Transforming Infrastructure Investment for America's 21st Century Economy

April 19, 2017

View Standing Panel Report


Introduction

There is political consensus around the need to renew and rebuild America’s infrastructure, and President Trump has identified this as an Administration goal. But America lacks both the funding and the governance mechanisms to meet the challenge. This proposal offers a new framework to supplement the current convoluted maze of appropriated infrastructure funding, public-private partnerships, and other sources. The new approach provides the path to creating a market with sustained “deal flow” for large-scale private-sector funding of infrastructure. It is not predicated on a national infrastructure program but rather is driven from the bottom up relying on those public and private stakeholders at the local and regional level to “bring to market” fundable and politically viable projects.

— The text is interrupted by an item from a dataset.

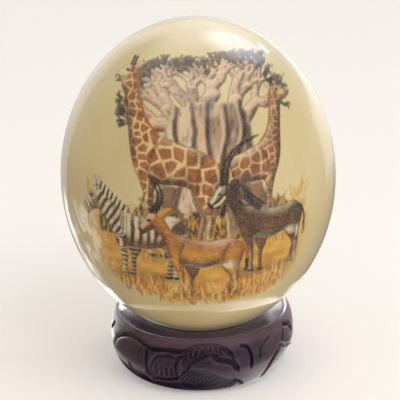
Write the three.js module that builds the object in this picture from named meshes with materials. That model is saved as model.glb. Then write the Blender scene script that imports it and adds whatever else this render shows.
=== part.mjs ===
// A lacquered ostrich egg standing on end in a turned and carved hardwood ring.
// Millimetres, +Z up. The origin is the middle of the ring's foot, on the surface the ring stands on.
// The front of the object faces -Y. Angles round the ring are degrees from the front, positive towards +X.

import * as THREE from "three";

// Driving dimensions
const EGG_LENGTH = 150;
const EGG_WIDTH = 129;
const RING_HEIGHT = 28.5;
const RING_WIDEST_RADIUS = 44.3;
const RING_WIDEST_HEIGHT = 16.7;
const FOOT_RADIUS = 34;
const LIP_RADIUS = 40.7;
const BORE_RADIUS = 26;
const SEAT_RADIUS = 28.5;
const SEAT_DROP = 0.35;
const EGG_CENTRE_HEIGHT = 94.6;

// How finely the two turned forms are divided
const EGG_SEGMENTS = 48;
const EGG_RINGS = 24;
const STAND_SEGMENTS = 160;
const LOWER_STEPS = 11;
const UPPER_STEPS = 7;
const SEAT_STEPS = 2;

// The carving covers half the ring and is repeated on the other half.
const REPEAT_ANGLE = 180;
const EDGE_FADE = 2.5;
const CURVE_DIVISIONS = 32;

// Gouged lines. Each path's points are [angle round the ring, millimetres up the side from the foot].
const GOUGES = [
  {
    name: "wavy border",
    width: 4,
    depth: 1.4,
    path: [
      [-76, 17],
      [-67.5, 25.3],
      [-60, 28.8],
      [-50, 30.4],
      [-37, 28.4],
      [-20, 28.6],
      [-9, 29.4],
      [0, 31],
      [10.5, 30],
      [18.8, 24.2],
    ],
  },
  {
    name: "left upright",
    width: 3.4,
    depth: 1.2,
    path: [
      [-37, 28.4],
      [-37.6, 19],
      [-35.5, 13.2],
      [-32, 7.5],
    ],
  },
  {
    name: "paw sole",
    width: 3.4,
    depth: 1.1,
    path: [
      [-35.5, 13.2],
      [-30, 12.3],
      [-21, 13],
      [-14, 15.2],
    ],
  },
  {
    name: "beak",
    width: 4,
    depth: 1.4,
    path: [
      [8, 25.5],
      [11.5, 23.1],
      [16.2, 22.6],
      [20.2, 20.5],
      [22.2, 16.4],
    ],
  },
  {
    name: "cheek",
    width: 3.6,
    depth: 1.1,
    path: [
      [24, 29.4],
      [28.5, 27.8],
      [31, 22.4],
      [30, 17],
    ],
  },
  {
    name: "fork",
    width: 3.6,
    depth: 0.8,
    path: [
      [46.5, 29],
      [41.5, 27.4],
      [38, 25.8],
      [37, 20.8],
    ],
  },
  {
    name: "right upright",
    width: 3.6,
    depth: 1.2,
    path: [
      [64, 32],
      [61, 28.5],
      [57.5, 21],
    ],
  },
  {
    name: "flank",
    width: 3.8,
    depth: 1.3,
    path: [
      [58.8, 19.5],
      [52.5, 15.3],
      [47, 11.5],
      [43.5, 6.5],
    ],
  },
];

// Fields cut below the turned surface, as outlines in the same coordinates
const SUNK_FIELDS = [
  {
    name: "crest",
    depth: 0.8,
    outline: [
      [-12.5, 28.5],
      [-5, 30.5],
      [1, 31],
      [10, 29.5],
      [17, 25.5],
      [12, 24.5],
      [5, 26.6],
      [-1, 25.2],
      [-12.5, 20.5],
    ],
  },
  {
    name: "belly",
    depth: 1.2,
    outline: [
      [60, 20.5],
      [52.5, 14.5],
      [46, 6],
      [52, 2.5],
      [84, 2.5],
      [86, 11],
      [76, 15],
    ],
  },
];
const FIELD_EDGE = 2.2;

// The egg's height above the foot at a given radius, on its lower half
function eggUnderside(radius) {
  const share = radius / (EGG_WIDTH / 2);
  return EGG_CENTRE_HEIGHT - (EGG_LENGTH / 2) * Math.sqrt(1 - share * share);
}

// A profile drawn in (radius, height), turned once round +Z
function turned(profile, segments) {
  const geometry = new THREE.LatheGeometry(profile, segments);
  geometry.rotateX(Math.PI / 2);
  return geometry;
}

function eggGeometry() {
  const profile = [];
  for (let i = 0; i <= EGG_RINGS; i++) {
    const turn = -Math.PI / 2 + (Math.PI * i) / EGG_RINGS;
    const onAxis = i === 0 || i === EGG_RINGS;
    const radius = onAxis ? 0 : (EGG_WIDTH / 2) * Math.cos(turn);
    profile.push(new THREE.Vector2(radius, (EGG_LENGTH / 2) * Math.sin(turn)));
  }
  return turned(profile, EGG_SEGMENTS);
}

// The ring's outside, from the foot's edge round the belly to the lip: two quarter ellipses
function outerProfile() {
  const points = [];
  for (let i = 0; i < LOWER_STEPS; i++) {
    const turn = ((Math.PI / 2) * i) / LOWER_STEPS;
    points.push(
      new THREE.Vector2(
        FOOT_RADIUS + (RING_WIDEST_RADIUS - FOOT_RADIUS) * Math.sin(turn),
        RING_WIDEST_HEIGHT * (1 - Math.cos(turn)),
      ),
    );
  }
  for (let i = 0; i <= UPPER_STEPS; i++) {
    const turn = ((Math.PI / 2) * i) / UPPER_STEPS;
    points.push(
      new THREE.Vector2(
        LIP_RADIUS + (RING_WIDEST_RADIUS - LIP_RADIUS) * Math.cos(turn),
        RING_WIDEST_HEIGHT + (RING_HEIGHT - RING_WIDEST_HEIGHT) * Math.sin(turn),
      ),
    );
  }
  return points;
}

// The dished seat, from its outer edge to the bore. It stays SEAT_DROP below the egg.
function seatProfile() {
  const points = [];
  for (let i = 0; i <= SEAT_STEPS; i++) {
    const radius = SEAT_RADIUS + ((BORE_RADIUS - SEAT_RADIUS) * i) / SEAT_STEPS;
    points.push(new THREE.Vector2(radius, eggUnderside(radius) - SEAT_DROP));
  }
  return points;
}

// Distance from a point to a polyline, both in millimetres on the unrolled side
function distanceToPath(x, y, path) {
  let nearest = Infinity;
  for (let i = 0; i + 1 < path.length; i++) {
    const a = path[i];
    const b = path[i + 1];
    const alongX = b.x - a.x;
    const alongY = b.y - a.y;
    const share = ((x - a.x) * alongX + (y - a.y) * alongY) / (alongX * alongX + alongY * alongY);
    const held = Math.min(1, Math.max(0, share));
    nearest = Math.min(nearest, Math.hypot(x - a.x - alongX * held, y - a.y - alongY * held));
  }
  return nearest;
}

function isInside(x, y, outline) {
  let inside = false;
  outline.forEach((a, i) => {
    const b = outline[(i + 1) % outline.length];
    const crosses = a.y > y !== b.y > y;
    if (crosses && x < a.x + ((y - a.y) * (b.x - a.x)) / (b.y - a.y)) inside = !inside;
  });
  return inside;
}

// The unrolled side is measured at the ring's widest radius.
const MM_PER_DEGREE = (RING_WIDEST_RADIUS * Math.PI) / 180;

function unrolled(points) {
  return points.map(([angle, up]) => new THREE.Vector2(angle * MM_PER_DEGREE, up));
}

const gouges = GOUGES.map((gouge) => ({
  ...gouge,
  path: new THREE.SplineCurve(unrolled(gouge.path)).getPoints(CURVE_DIVISIONS),
}));
const sunkFields = SUNK_FIELDS.map((field) => {
  const outline = unrolled(field.outline);
  return { ...field, outline, edge: [...outline, outline[0]] };
});

function smooth(share) {
  const t = Math.min(1, Math.max(0, share));
  return t * t * (3 - 2 * t);
}

// How deep the carving goes at an angle round the ring and a distance up its side
function carvedDepth(angle, up) {
  const folded = ((((angle + 90) % REPEAT_ANGLE) + REPEAT_ANGLE) % REPEAT_ANGLE) - 90;
  let depth = 0;
  for (const shift of [-REPEAT_ANGLE, 0, REPEAT_ANGLE]) {
    const x = (folded + shift) * MM_PER_DEGREE;
    for (const gouge of gouges) {
      const away = distanceToPath(x, up, gouge.path) / (gouge.width / 2);
      depth = Math.max(depth, gouge.depth * smooth(1 - away));
    }
    for (const field of sunkFields) {
      const side = isInside(x, up, field.outline) ? 1 : -1;
      const inwards = side * distanceToPath(x, up, field.edge);
      depth = Math.max(depth, field.depth * smooth(inwards / FIELD_EDGE + 0.5));
    }
  }
  return depth;
}

function ringGeometry() {
  const outer = outerProfile();
  const bore = [new THREE.Vector2(BORE_RADIUS, 0)];
  const profile = [...outer, ...seatProfile(), ...bore, outer[0].clone()];
  const geometry = turned(profile, STAND_SEGMENTS);

  // The side's length up to each point, and the direction that faces out of it
  const ups = [0];
  for (let j = 1; j < outer.length; j++) ups.push(ups[j - 1] + outer[j].distanceTo(outer[j - 1]));
  const whole = ups[ups.length - 1];
  const outwards = outer.map((point, j) => {
    const along = outer[Math.min(j + 1, outer.length - 1)].clone().sub(outer[Math.max(j - 1, 0)]);
    return new THREE.Vector2(along.y, -along.x).normalize();
  });

  const position = geometry.attributes.position;
  for (let i = 0; i <= STAND_SEGMENTS; i++) {
    const turn = (2 * Math.PI * (i % STAND_SEGMENTS)) / STAND_SEGMENTS;
    for (let j = 1; j < outer.length - 1; j++) {
      const fade = smooth(ups[j] / EDGE_FADE) * smooth((whole - ups[j]) / EDGE_FADE);
      const depth = fade * carvedDepth(THREE.MathUtils.radToDeg(turn), ups[j]);
      const radius = outer[j].x - outwards[j].x * depth;
      const height = outer[j].y - outwards[j].y * depth;
      const index = i * profile.length + j;
      position.setXYZ(index, radius * Math.sin(turn), -radius * Math.cos(turn), height);
    }
  }
  return geometry;
}

const lacqueredShell = new THREE.MeshStandardMaterial({
  name: "lacquered_shell",
  color: 0xd9cc9c,
  roughness: 0.15,
  metalness: 0,
});
const polishedHardwood = new THREE.MeshStandardMaterial({
  name: "polished_hardwood",
  color: 0x3a2a2b,
  roughness: 0.35,
  metalness: 0,
});

const egg = new THREE.Mesh(eggGeometry(), lacqueredShell);
egg.name = "ostrich_egg";
egg.position.z = EGG_CENTRE_HEIGHT;

const stand = new THREE.Mesh(ringGeometry(), polishedHardwood);
stand.name = "carved_ring_stand";

const eggOnStand = new THREE.Group();
eggOnStand.name = "ostrich_egg_on_carved_stand";
eggOnStand.add(stand, egg);

export default eggOnStand;
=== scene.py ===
"""A lacquered ostrich egg with a printed savanna picture, standing in a carved hardwood ring."""

import logging
import math
from dataclasses import dataclass, field
from enum import Enum

import bpy
import numpy as np
from mathutils import Matrix, Vector


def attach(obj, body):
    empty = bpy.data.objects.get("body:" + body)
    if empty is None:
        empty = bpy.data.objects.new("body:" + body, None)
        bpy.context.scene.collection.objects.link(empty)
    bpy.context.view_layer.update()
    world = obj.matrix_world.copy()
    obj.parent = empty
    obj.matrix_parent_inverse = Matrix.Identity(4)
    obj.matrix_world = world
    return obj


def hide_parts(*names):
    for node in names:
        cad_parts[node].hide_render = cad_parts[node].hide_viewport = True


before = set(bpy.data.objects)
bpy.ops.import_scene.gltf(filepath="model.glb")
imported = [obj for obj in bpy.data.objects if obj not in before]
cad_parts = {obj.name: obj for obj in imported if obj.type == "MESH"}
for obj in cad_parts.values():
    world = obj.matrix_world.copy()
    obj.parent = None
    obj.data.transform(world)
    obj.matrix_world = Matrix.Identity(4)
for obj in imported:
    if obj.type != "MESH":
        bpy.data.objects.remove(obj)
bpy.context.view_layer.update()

log = logging.getLogger("egg_on_ring")

Point = tuple[float, float]
Ink = tuple[float, float, float]

MM = 0.001


# ---------------------------------------------------------------------------
# Small tools
# ---------------------------------------------------------------------------


def ink(red: int, green: int, blue: int) -> Ink:
    """Turns a printer's 0 to 255 colour into linear light.

    Args:
        red: Red share.
        green: Green share.
        blue: Blue share.

    Returns:
        The colour in linear light.
    """
    shares = (red / 255, green / 255, blue / 255)
    return tuple(s / 12.92 if s <= 0.04045 else ((s + 0.055) / 1.055) ** 2.4 for s in shares)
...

Developing a new partnership among federal, state and local governments and business creates the marketplace; this new partnership is referred to as "Partnership for Investing in America" (PIA).

The proposal as designed could generate slightly more than the $1 trillion the President has called for over the next ten years. The cost of the proposal over ten years is $75 billion to be expended in the early years so that the employment of 13.3 million direct jobs and 25 million jobs generated by this proposal can be realized. For every dollar of federal expenditure there will be over thirteen dollars of direct infrastructure investment; the multiplier and growth effect on the nation’s economy and the taxes generated would offset the reduction in dollars to the federal budget.

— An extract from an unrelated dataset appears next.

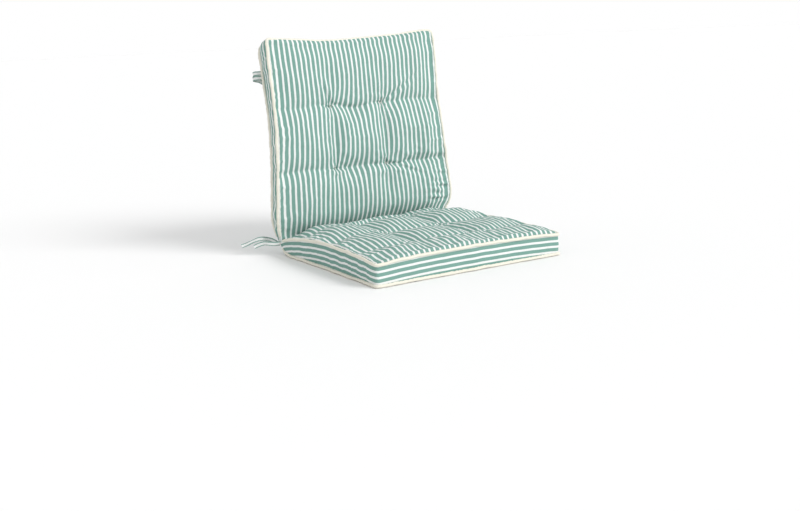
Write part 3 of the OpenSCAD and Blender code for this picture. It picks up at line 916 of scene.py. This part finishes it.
def make_tufts(section, top, low, flat, body):
    """Each tie: a crossed stitch with a knot in the dimple, a thread and a stay at the back."""
    heap = Heap()
    rng = np.random.default_rng(section.seed + 50)
    for tx in section.columns:
        for tu in section.rows:
            gap = np.hypot(flat[..., 0] - tx, flat[..., 1] - tu)
            i, j = np.unravel_index(np.argmin(gap), gap.shape)
            spot = top[i, j] + [0, 0, 0.0004]
            under = low[i, j] + [0, 0, 0.0002]
            heap.add(*tube(np.linspace(under, spot, 6), 0.0008, 8))
            for turn in (0.5, 2.1):
                d = heading(turn)
                share = np.linspace(-1, 1, 9)
                arch = 0.0018 * (1 - share**2) - 0.0016 * share**4
                heap.add(*tube(spot + d * (share * 0.0030)[:, None]
                               + UP * arch[:, None], 0.0008, 8))
            ball = np.linspace(0, 4 * math.pi, 34)
            knot = spot + np.stack([0.0011 * np.cos(ball), 0.0011 * np.sin(ball),
                                    0.0016 + 0.0007 * np.sin(1.5 * ball)], -1)
            heap.add(*tube(knot, 0.00075, 8))
            for turn in rng.uniform(0, 6.28, 2):
                share = np.linspace(0, 1, 9)
                d = heading(turn)
                tail = spot + d * (share * 0.006)[:, None] + UP * (
                    0.0020 + 0.0030 * share)[:, None]
                heap.add(*tube(tail, 0.0006 * np.linspace(1, 0.7, 9), 6))
            share = np.linspace(-1, 1, 7)
            for turn in (0.3, 1.9):
                d = heading(turn)
                bar = under + d * (share * 0.005)[:, None]
                bar = bar + UP * (0.0022 * share**2 - 0.0012)[:, None]
                heap.add(*tube(bar, 0.0008, 8))
    heap.points = [section.place(p) for p in heap.points]
    piece = heap.piece(section.name + "_tufting", TUFT_THREAD, body, "tuft_thread")
    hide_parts(section.name + "_tuft_ties")


def make_filling(section, top, low, body):
    """The soft layer and the core, kept just under the lowest cloth that is near each place."""
    n, m = top.shape[:2]
    pick = np.unique(np.concatenate([np.arange(2, n - 2, 3), [n - 3]]))
    span = np.unique(np.concatenate([np.arange(2, m - 2, 3), [m - 3]]))
    lowest, highest = top[..., 2].copy(), low[..., 2].copy()
    for axis in (0, 1):
        for _ in range(3):
            lowest = np.minimum(lowest, np.minimum(np.roll(lowest, 1, axis),
                                                   np.roll(lowest, -1, axis)))
            highest = np.maximum(highest, np.maximum(np.roll(highest, 1, axis),
                                                     np.roll(highest, -1, axis)))
    upper = np.concatenate([top[..., :2], lowest[..., None]], -1)[np.ix_(pick, span)]
    lower = np.concatenate([low[..., :2], highest[..., None]], -1)[np.ix_(pick, span)]
    upper = upper - [0, 0, 0.0022]
    lower = lower + [0, 0, 0.0020]
    room = upper[..., 2:] - lower[..., 2:]
    divide = upper - UP * np.clip(0.3 * room, 0.0005, 0.012)
    lower = np.minimum(lower, divide - [0, 0, 0.0008])
    for name, a, b, material, slot, node_name, fill in (
            ("wadding", upper, divide, WADDING_FIBRE, "wadding",
             "seat_top_wadding" if section is SEAT else "back_front_wadding", 0.6),
            ("filling", divide - [0, 0, 0.0003], lower, CORE_FIBRE, "core_filling",
             section.name + "_core", 0.7)):
        points, faces = shell(section.place(a), section.place(b))
        piece = make_piece(section.name + "_" + name + "_layer", points, faces, points,
                           material, body)
        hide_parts(node_name)


def make_section(section, body, top_node, low_node):
    """Every piece of one section. Its crowned cloth is relaxed at half resolution."""
    s, t = np.meshgrid(np.linspace(-1, 1, COLUMNS), np.linspace(0, 1, ROWS), indexing="ij")
    fine, fine_cloth = top_grid(section, s, t)
    coarse = fine[::2, ::2]
    settled = relax(section.name, coarse, holding(section, coarse[..., :2]))
    fine = fine + finer(settled - coarse)
    top, flat = fine[::2, ::2], fine[::2, ::2, :2]
    low, low_cloth = (grid[::2, ::2] for grid in low_grid(section, s, t))

    # The canvas's thickness lies on its under side.
    normal = grid_normals(fine)
    inner = fine - unit(normal * np.sign(normal[..., 2:])) * CANVAS
    points, faces = shell(section.place(fine), section.place(inner))
    flat_cloth = fine_cloth.reshape(-1, 2)
    name = section.name + ("_top_cloth" if section is SEAT else "_front_cloth")
    piece = make_piece(name, points, faces, np.concatenate([flat_cloth, flat_cloth]),
                       PANEL_CANVAS, body)
    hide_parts(top_node)

    inner = low + [0, 0, CANVAS]
    points, faces = shell(section.place(low), section.place(inner))
    flat_cloth = low_cloth.reshape(-1, 2)
    name = section.name + ("_under_cloth" if section is SEAT else "_rear_cloth")
    piece = make_piece(name, points, [f[::-1] for f in faces],
                       np.concatenate([flat_cloth, flat_cloth]), PANEL_CANVAS, body)
    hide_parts(low_node)

    top_line, low_line = border(top), border(low)
    make_boxing(section, top_line, low_line, body)
    make_piping(section, "top" if section is SEAT else "front", top_line, 0.05, body,
                section.seed + 30)
    make_piping(section, "bottom" if section is SEAT else "rear", low_line, 0.085, body,
                section.seed + 34)
    make_tufts(section, top, low, flat, body)
    make_filling(section, top, low, body)


def make_fold():
    """The rolled seam bead between the sections."""
    half = CAD_HALF_WIDTH - 0.0015
    run = np.linspace(-half, half, 150)
    line = np.stack([run, np.full_like(run, FOLD_Y), np.full_like(run, FOLD_Z)], -1)
    radius = 0.0029 * (1 + 0.05 * ripples(run, 0 * run, 0.014, 77))
    points, faces, fabric = tube(line, radius, 16)
    piece = make_piece("fold_bead", points, faces, fabric, BEAD_CANVAS, "seat")
    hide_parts("fold_seam")


make_section(SEAT, "seat", "seat_top_panel", "seat_bottom_panel")
make_section(BACK, "back", "back_front_panel", "back_rear_panel")
make_fold()


# ---------------------------------------------------------------- floor and light

def make_stage():
    material, _, shader = new_material("studio_floor", 0.7)
    shader.inputs["Base Color"].default_value = (0.9, 0.9, 0.9, 1)
    mesh = bpy.data.meshes.new("floor")
    mesh.from_pydata([(-60, -60, 0), (60, -60, 0), (60, 60, 0), (-60, 60, 0)], [], [(0, 1, 2, 3)])
    mesh.materials.append(material)
    floor = bpy.data.objects.new("floor", mesh)
    bpy.context.scene.collection.objects.link(floor)

    world = bpy.data.worlds.new("studio")
    world.use_nodes = True
    sky = world.node_tree.nodes["Background"]
    # White walls under a dimmer ceiling.
    where = node(world.node_tree, "ShaderNodeTexCoord").outputs["Generated"]
    height = node(world.node_tree, "ShaderNodeSeparateXYZ", {0: where}).outputs[2]
    walls = ramp(world.node_tree, height, [(0.27, 1.0), (0.55, 0.74)])
    world.node_tree.links.new(walls, sky.inputs["Color"])
    bpy.context.scene.world = world
    bpy.context.scene.view_settings.view_transform = "Standard"

    data = bpy.data.lights.new("key", "SUN")
    data.energy, data.angle = 1.95, math.radians(28)
    light = bpy.data.objects.new("key", data)
    light.rotation_euler = Vector((-0.45, 0.80, -0.60)).to_track_quat("-Z", "Y").to_euler()
    bpy.context.scene.collection.objects.link(light)


make_stage()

Even more important, the increase in economic activity and the improvements in the nation’s competitive advantage gained by the reinvigorating and building the supply chain regions, primarily rural, could regenerate the nation’s economy and alter the growth rate of the country.

The program suggestions described in this report have been generated by Intergovernmental Panel of NAPA and includes input from The Infrastructure Finance Education Working Group that participated in the Intergovernmental Panel.

Background Reading

  • See this report, which also addresses the "Partnership for Investing in America" (PIA) program.

Next Steps

  1. Governors should be encouraged to pass legislation in those states that do not have PPP laws and PFA legislation (New York and California could be used as templates for PFA’s), so that all states and locals can take advantage of these provisions- Public Interest Groups.
  2. States should be empowered by Congress to be able to establish multi-state regional project finance authorities that are authorized to receive federal incentive/planning grants and federal long term credit enhancement loans, matched with private capital, for regional investment grade rated projects. The pre-approval provision for a multi-state approval contained in the State Infrastructure Bank legislation if expanded and including the multi-state environmental streamlining of the FAST Act could be a point of departure for Congress.
  3. Federal departments and agencies would continue to make planning/seed grants and provide project assistance under their existing programs. They would also help with developing credit enhancements for federal support. They would also conduct the streamlining of regulations and permitting provisions spelled out in the FAST Act. This would be a require step in obtaining credit enhancement spelled out next.
  4. Treasury would be the credit enhancement/lending platform (Fund or Authority)-wholesaler and take the lead in creating “real deal flow” for infrastructure financing. Treasury would create a “loans to funders” for the PFA’s like the “loans to lender” format for housing. Existing credit enhancement Congressional authorization and Executive Order clarification will be needed.
  5. Congressional clarification and reauthorization of existing tax-credit bonds, private activity bonds and procurement provisions for federal assets.
  6. Given the number of responsibilities throughout the intergovernmental system and across the sectors public, private and even non-profits, there needs to be a point office within the Whitehouse to co-ordinate this effort.